The stands, some of which come under direct sunlight ©X-1

Calls for More Multi-Purpose Bathrooms and Training Facilities

“I didn’t experience any trouble with regards to the barrier-free nature of the venue. It was smooth going getting on and off the canoe as well,” said many of the foreign athletes. Japan’s Kato, however, commented on the relative lack of multi-purpose bathrooms. “I don’t have a complete understanding of the number of bathrooms in the venue, but there’s only one on the 2nd floor, which is where the athlete area is. There are a lot of athletes that want to go to the bathroom before their races, so I think for the real thing it’d be better to have more, even if they’re temporary.”

There’s also the fact that for many athletes, conditioning—even during tournaments—involves weight training. Kato says he heard concerns about whether there would be weight training equipment available at the venue or at their accommodations.

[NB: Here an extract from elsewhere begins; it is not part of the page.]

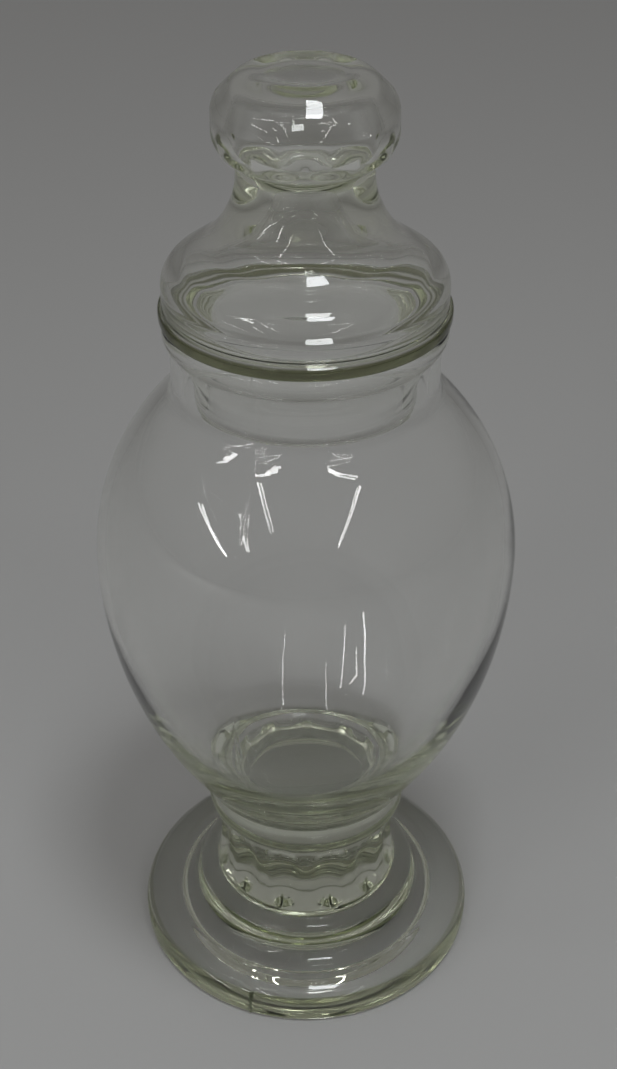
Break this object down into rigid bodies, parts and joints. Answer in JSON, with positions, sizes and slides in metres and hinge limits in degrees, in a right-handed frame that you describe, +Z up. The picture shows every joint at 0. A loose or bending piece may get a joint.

The venue is designed to be barrier-free, to make it easier for athletes with lower-body paralysis to get into their canoes

And for the spectators, the problem, it seems, will be how hard the venue is to get to.

“I’ve been to all kinds of canoe tournaments and this is a wonderful venue, since it gives you a clear view of the races from start to finish. They should really make good use of it for Tokyo 2020,” said a woman in her 40s from Ishikawa Prefecture, who had come to watch the Japan Para Canoe Championships. Two women who had come to cheer for Seryu said, “The venue is very open and it’s in a good location. We were able to watch the races up close and feel their intensity.” Many people, however, pointed out how difficult the venue was to get to—namely, the fact that it’s not accessible via public transportation. The operation of shuttles should ease this issue during the actual Olympic and Paralympic Games.